The growing Hamas effort to promote terrorism in the West Bank, the shooting incident along the Gaza Strip border last week, and the rocket launch at Tel Aviv over the weekend, allegedly triggered by lightning, should be a warning for the Israeli policymakers not to be lulled into a false sense of security.
If we were to look at actions and comments made by both Israel and Hamas since the Gaza war in May 2021, known as Operation Guardian of the Walls, we would notice a glaring discrepancy between the apparent intentions of the two sides.
Israel is working on improving the economy in the Hamas-controlled enclave to make life in the Gaza Strip better, since Israeli officials believe it will give incentive to the local population to stand up against the Jihadist principals, promoted by Hamas and its leader Yahya Sinwar.
Hamas, however, is using the ceasefire reached following the May war to rehabilitate its military power ahead of a future conflict, and endlessly threatens to renew the violence if its demands aren't met not only when it comes to developments in Gaza, but also in Jerusalem, the West Bank and in Israel's prisons where many Palestinian inmates are held.
Israeli policymakers are required to change their mindsets and actions when it comes to the Gaza Strip.
First, it is necessary to recognize the limitations of the Western way of thinking that good economics can shortstop radical ideologies.
This model has failed many times over the past decades in the Middle East, including during Operation Guardian of the Walls, in which Hamas for the first time in its history imitated an on Israel attack for religious motives. And the attack began with a blatant violation of the previous ceasefire arrangement, without any tension in the Gaza Strip and with the civilian situation there improving rapidly at the time.
Secondly, there is a need to for Israel to put their money where their mouth is and follow its own mottos. During Operation Guardian of the Walls, many Israeli officilas were saying that "what was in the past, won't be in the future".
Israel's promotion of civil gestures toward the Gaza Strip, like giving out work permits to merchants, without demanding Hamas returns the fallen soldiers and civilians, and stops rearming and promoting terror in the West Bank and Jerusalem, may result in a temporary quiet in the area, but it also could become a strategical challenge in the long run.

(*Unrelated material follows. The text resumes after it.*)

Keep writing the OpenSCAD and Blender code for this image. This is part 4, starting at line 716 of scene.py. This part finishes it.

The current Israeli policy embodies the recognition of Hamas as a legitimate ruler of Gaza, reinforcing its status in the Palestinian system, and minimizing the possibility of a public protest against the organization, as well as the possibility of the Palestinian Authority taking over the Gaza Strip, politically.

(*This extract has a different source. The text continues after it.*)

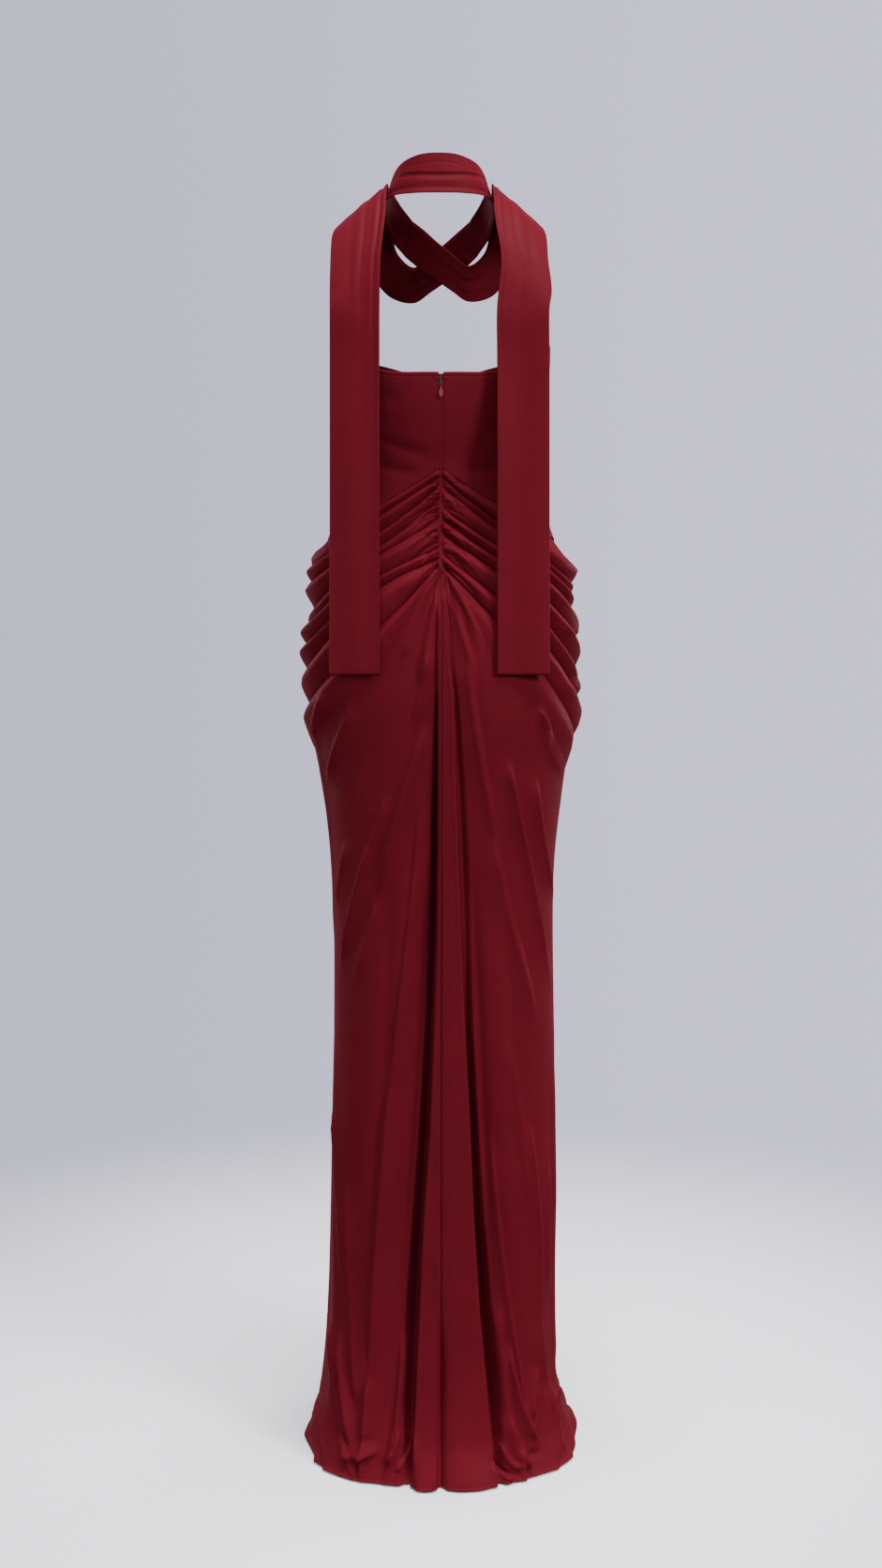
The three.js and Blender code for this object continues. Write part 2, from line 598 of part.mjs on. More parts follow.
function ribbonGrid(rows, columns, steps, wave) {
  const curve = (points) => new THREE.CatmullRomCurve3(
    points.map((point) => new THREE.Vector3(...point)),
    false,
    'centripetal',
  );
  const near = curve(rows.map((row) => row.near));
  const far = curve(rows.map((row) => row.far));
  const grid = [];
  for (let i = 0; i <= steps; i += 1) {
    const along = i / steps;
    const a = near.getPoint(along);
    const b = far.getPoint(along);
    const before = near.getPoint(Math.max(0, along - aheadStep));
    const ahead = near.getPoint(Math.min(1, along + aheadStep)).sub(before);
    const normal = ahead.cross(b.clone().sub(a)).normalize();
    const row = [];
    for (let j = 0; j <= columns; j += 1) {
      row.push(a.clone().lerp(b, j / columns).addScaledVector(normal, wave(along, j / columns)));
    }
    grid.push(row);
  }
  return grid;
}

function scarfEnd(side) {
  const behindSkirt = reachBehind(side, tailWidths[side].near, tailFoot, tailSettles.foot);
  const hang = behindSkirt + tailStandOff + wallThickness;
  const rows = overShoulder.map((row, i) => {
    const lift = side < 0 ? throatLift * ease(0, 1.2, i) * (1 - ease(4, 6, i)) : 0;
    const place = ([x, y, z]) => [side * x, y + lift, z];
    return { near: place(row.near), far: place(row.far) };
  });
  const { near, far } = tailWidths[side];
  for (let i = 0; i < tailRows; i += 1) {
    const height = mix(tailTop.height, tailFoot, i / (tailRows - 1));
    const settled = ease(tailSettles.top, tailSettles.foot, height);
    const behind = mix(tailTop.behind, hang, settled);
    rows.push({
      near: [side * near, behind, height],
      far: [side * far, behind - mix(tailInset.top, tailInset.foot, settled), height],
    });
  }
  const pleat = (along, across) => {
    const wave = Math.sin(across * 2 * Math.PI * tailPleat.count);
    return -side * tailPleat.reach * (1 - ease(0.5, 0.85, along)) * wave;
  };
  return ribbonGrid(rows, ribbonColumns, tailSteps, pleat);
}

const bandPleat = { reach: 1.8, count: 1.2 };
const bandFold = (along, across) => bandPleat.reach * Math.sin(across * 2 * Math.PI * bandPleat.count)
  * Math.sin(along * Math.PI) ** 0.5;

// The zip: a chain in the centre-back gap, a slider cast in one with its bridge, and a teardrop pull whose
// top bar passes under the bridge.
function zipChain() {
  const grid = [];
  for (let i = 0; i <= chainSteps; i += 1) {
    const height = mix(chainTop, chainFoot, i / chainSteps);
    const surface = height > valleyHeight(1, 0, 0) ? bodicePoint(1, 0, height) : skirtPoint(1, 0, height);
    const behind = surface.y - chainSink;
    grid.push([chainHalfWidth, -chainHalfWidth].map((x) => new THREE.Vector3(x, behind, height)));
  }
  const how = { thickness: chainThickness, facing: () => acrossSide, seams: [acrossBack, acrossBack] };
  return clothWall(grid, how);
}

const barHalf = pull.bar / 2;
const sliderFace = bodicePoint(1, 0, slider.middle).y + slider.thickness / 2;
const barOut = sliderFace + (bridge.reach - bridge.wall) / 2;
const barDrop = bridge.length / 2 - bridge.wall - barHalf - pull.play;

function extrudeAcross(shape, width) {
  const geometry = new THREE.ExtrudeGeometry(shape, { depth: width, bevelEnabled: false, curveSegments: 7 });
  return geometry.translate(0, 0, -width / 2);
}

function sliderBody() {
  const halfWidth = slider.width / 2;
  const halfFoot = slider.footWidth / 2;
  const half = slider.length / 2;
  const shape = new THREE.Shape();
  shape.moveTo(-halfWidth, half);
  shape.lineTo(-halfFoot, -half);
  shape.lineTo(halfFoot, -half);
  shape.lineTo(halfWidth, half);
  shape.closePath();
  return extrudeAcross(shape, slider.thickness).rotateX(quarterTurn).translate(0, -slider.thickness / 2, 0);
}

// The bridge is drawn in the plane of reach and height, with its feet sunk into the slider's body.
function bridgeBody() {
  const half = bridge.length / 2;
  const clear = bridge.reach - bridge.wall;
  const foot = -slider.thickness / 2;
  const shape = new THREE.Shape();
  shape.moveTo(foot, -half);
  shape.lineTo(clear, -half);
  shape.lineTo(bridge.reach, -half + bridge.wall);
  shape.lineTo(bridge.reach, half - bridge.wall);
  shape.lineTo(clear, half);
  shape.lineTo(foot, half);
  shape.lineTo(foot, half - bridge.wall);
  shape.lineTo(clear, half - bridge.wall);
  shape.lineTo(clear, -half + bridge.wall);
  shape.lineTo(foot, -half + bridge.wall);
  shape.closePath();
  return extrudeAcross(shape, bridge.width).rotateX(quarterTurn).rotateZ(quarterTurn);
}

function asSolid(geometry) {
  geometry.deleteAttribute('normal');
  geometry.deleteAttribute('uv');
  const merged = mergeVertices(geometry, 1e-4);
  return new wasm.Manifold(new wasm.Mesh({
    numProp: 3,
    vertProperties: new Float32Array(merged.attributes.position.array),
    triVerts: new Uint32Array(merged.index.array),
  }));
}

function joined(...geometries) {
  const mesh = geometries.map(asSolid).reduce((whole, solid) => whole.add(solid)).getMesh();
  const geometry = new THREE.BufferGeometry();
  geometry.setAttribute('position', new THREE.Float32BufferAttribute(mesh.vertProperties, 3));
  geometry.setIndex([...mesh.triVerts]);
  geometry.computeVertexNormals();
  return geometry;
}

function pullBody() {
  const arm = pull.eyeHalfWidth + pull.arm;
  const foot = barHalf - pull.length;
  const shoulder = foot + pull.width;
  const halfWidth = pull.width / 2;
  const shape = new THREE.Shape();
  shape.moveTo(-arm, barHalf);
  shape.lineTo(-arm, -pull.eyeFoot - pull.arm);
  shape.quadraticCurveTo(-pull.neckHalfWidth, -pull.eyeFoot - 2.4 * pull.arm, -halfWidth, shoulder);
  shape.quadraticCurveTo(-halfWidth, foot, 0, foot);
  shape.quadraticCurveTo(halfWidth, foot, halfWidth, shoulder);
  shape.quadraticCurveTo(pull.neckHalfWidth, -pull.eyeFoot - 2.4 * pull.arm, arm, -pull.eyeFoot - pull.arm);
  shape.lineTo(arm, barHalf);
  shape.closePath();
  const eye = new THREE.Path();
  eye.moveTo(-pull.eyeHalfWidth, -barHalf);
  eye.lineTo(pull.eyeHalfWidth, -barHalf);
  eye.lineTo(pull.eyeHalfWidth, -pull.eyeFoot);
  eye.lineTo(-pull.eyeHalfWidth, -pull.eyeFoot);
  eye.closePath();
  shape.holes.push(eye);
  return extrudeAcross(shape, pull.thickness).rotateX(quarterTurn);
}

const dress = new THREE.Group();
dress.position.z = -gripHeight;

const left = 1;
const right = -1;
const backSeams = { seams: [acrossBack, acrossSide] };
const sideSeams = { seams: [acrossSide, acrossSide] };
const addWall = (name, grid, how) => dress.add(piece(name, clothWall(grid, how), red));

addWall('skirt_back_left', backSkirt(left), { ...backSeams, waist: 0, floor: 0 });
addWall('skirt_back_right', backSkirt(right), { ...backSeams, waist: 0, floor: 0 });
addWall('skirt_front', frontSkirt(), { ...sideSeams, waist: 0, floor: 0 });
addWall('bodice_back_left', bodiceBack(left), { ...backSeams, waist: bodiceRows });
addWall('bodice_back_right', bodiceBack(right), { ...backSeams, waist: bodiceRows });
addWall('bodice_front', bodiceFront(), { ...sideSeams, waist: bodiceRows });
addWall('scarf_neck', ribbonGrid(neckBand, ribbonColumns, bandSteps, bandFold));
addWall('scarf_left', scarfEnd(left));
addWall('scarf_right', scarfEnd(right));
dress.add(piece('zip_chain', zipChain(), chainRed));

const sliderMesh = piece('zip_slider', joined(sliderBody(), bridgeBody()), zipRed);
sliderMesh.position.set(0, sliderFace, slider.middle);
dress.add(sliderMesh);

const pullMesh = piece('zip_pull', pullBody(), zipRed);
pullMesh.position.set(0, barOut, slider.middle - barDrop);
dress.add(pullMesh);

export default dress;
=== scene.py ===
import bpy
import bmesh
import math
import numpy as np
from mathutils import Matrix, Vector


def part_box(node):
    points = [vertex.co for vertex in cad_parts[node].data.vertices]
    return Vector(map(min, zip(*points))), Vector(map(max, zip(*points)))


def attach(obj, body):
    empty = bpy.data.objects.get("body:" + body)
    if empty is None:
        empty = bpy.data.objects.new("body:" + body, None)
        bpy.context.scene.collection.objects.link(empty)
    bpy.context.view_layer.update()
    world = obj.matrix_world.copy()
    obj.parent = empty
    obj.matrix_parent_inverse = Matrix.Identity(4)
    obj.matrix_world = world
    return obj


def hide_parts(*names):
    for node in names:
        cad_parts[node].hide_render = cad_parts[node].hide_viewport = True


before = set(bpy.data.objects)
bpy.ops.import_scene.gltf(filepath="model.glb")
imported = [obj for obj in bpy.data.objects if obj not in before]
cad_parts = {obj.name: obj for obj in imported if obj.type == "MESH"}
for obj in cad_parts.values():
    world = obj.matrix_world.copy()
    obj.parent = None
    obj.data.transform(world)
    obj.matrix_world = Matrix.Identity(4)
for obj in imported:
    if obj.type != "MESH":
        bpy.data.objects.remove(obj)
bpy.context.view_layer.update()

# Tables are in millimetres, with heights above the floor that the hem rests on. The wearer's left is +X and
# the back is +Y. An angle round the body goes from the centre back, 0, over the side seam to the centre
# front, pi, and side is 1 on the wearer's left and -1 on the right.
gripHeight = 1280
quarterTurn = math.pi / 2
seamHalf = 0.15  # half of the gap at a seam
clothThickness = 0.9

sections = np.array([
    # height, half width, front, back
    (1400, 137, 96, 100), (1370, 138, 106, 105), (1330, 136, 113, 108), (1290, 131, 113, 104),
    (1250, 126, 105, 96), (1215, 124, 97, 88), (1180, 129, 92, 86), (1150, 136, 91, 88),
    (1125, 145, 93, 92), (1100, 157, 97, 99), (1075, 162, 100, 106), (1040, 164, 103, 113),
    (1000, 167, 105, 118), (960, 168, 106, 120), (920, 166, 106, 119), (880, 160, 105, 116),
    (840, 153, 104, 112), (790, 146.5, 102, 108), (740, 141.5, 100, 105), (680, 139, 99, 103),
    (580, 138.5, 98, 102), (440, 140, 98, 103), (300, 141, 100, 106), (200, 142, 103, 110),
    (130, 144, 108, 116), (80, 148, 115, 123), (45, 153.5, 125, 132), (22, 160, 135, 141),
    (9, 165, 143, 148), (4, 169, 147, 151), (2.4, 172.5, 150, 153),
])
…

Israel faces a dilemma between a bad alternative and a problem that currently has no proper solution. A lenient Israeli response to attacks originating from Gaza will probably entail even more similar attacks, but may also strengthen Israel's deterrence, jeopardize the relations between the organization and the Gazan public, and disrupt its efforts in becoming "the Hezbollah in the southern border".
Most importantly, Israel needs to improve its ability to understand Hamas' logic. It is an organization that is driven by performative actions in order to fulfill its long-term ideological objectives. Hamas occasionally agrees to a ceasefire, because it serves its motives and interests, but a good peaceful life for the Palestinians is surely not one of their objectives.
For Hamas, the wellbeing of Gaza's residents is a consideration, not a constraint, and Israel tends to have a hard time understanding that. Hamas is driven by a different set of values, and at the end of the end its actions are the result of their passion for their dangerous ideology.
The fact that the latest cross-border round of fighting has not escalated into something bigger is not a guarantee that Hamas won't violate the ceasefire agreement with Israel again, according to its own interests.